A War Crimes Tribunal in Bangladesh has handed a 90 year old sentence to 91 year old Jama’at-e-Islami leader Professor Ghulam Azam for war-crimes the court said were committed in league with Pakistan military in the war of 1971. Naturally the reason why he was not given the death sentence was because of his age and health but the long punishment is just meant to convey the intensity of the sentence, especially since Mr Azam is already past the twilight of his life. Justice is meant to be blind but even then it is thought to have mercy.
Reports are that a few people have died as a result of the clashes between demonstrators protesting both for and against the verdict, which for one thing shows the kind of polarisation dividing the Bangladeshi society. Recently, the unrest has been hitting towns and cities all over the country; large-scale disturbances were witnessed this February in the wake of the death sentence of another Jama’at leader Dilawar Hussain Syedee also for war crimes in 1971 war.

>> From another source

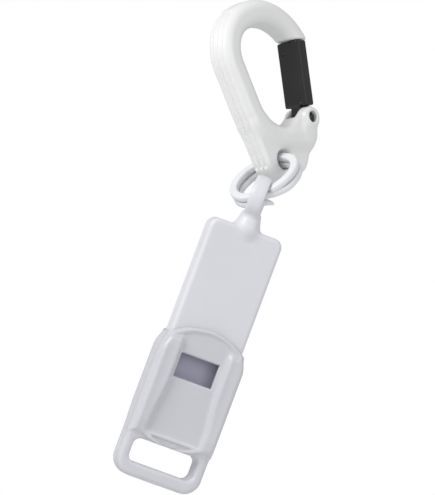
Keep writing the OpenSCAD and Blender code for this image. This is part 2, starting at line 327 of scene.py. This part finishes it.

Now the Jama’at has censured professor Azad’s sentence as politically motivated. But whether political or not, the case appears to be that Bangladesh is now at a juncture where it is intent upon dredging up the relics of the 1971 war even at some cost to its stability. These are not easy decisions for anyone to digest, neither for the court giving the verdicts nor for the Jama’at or the general public. There is absolutely no harm in going back in time to set the record straight but the way that is being done is sure to raise a few eyebrows. Those who are making amends for history must remember to distinguish themselves from those who left their blood marks on it.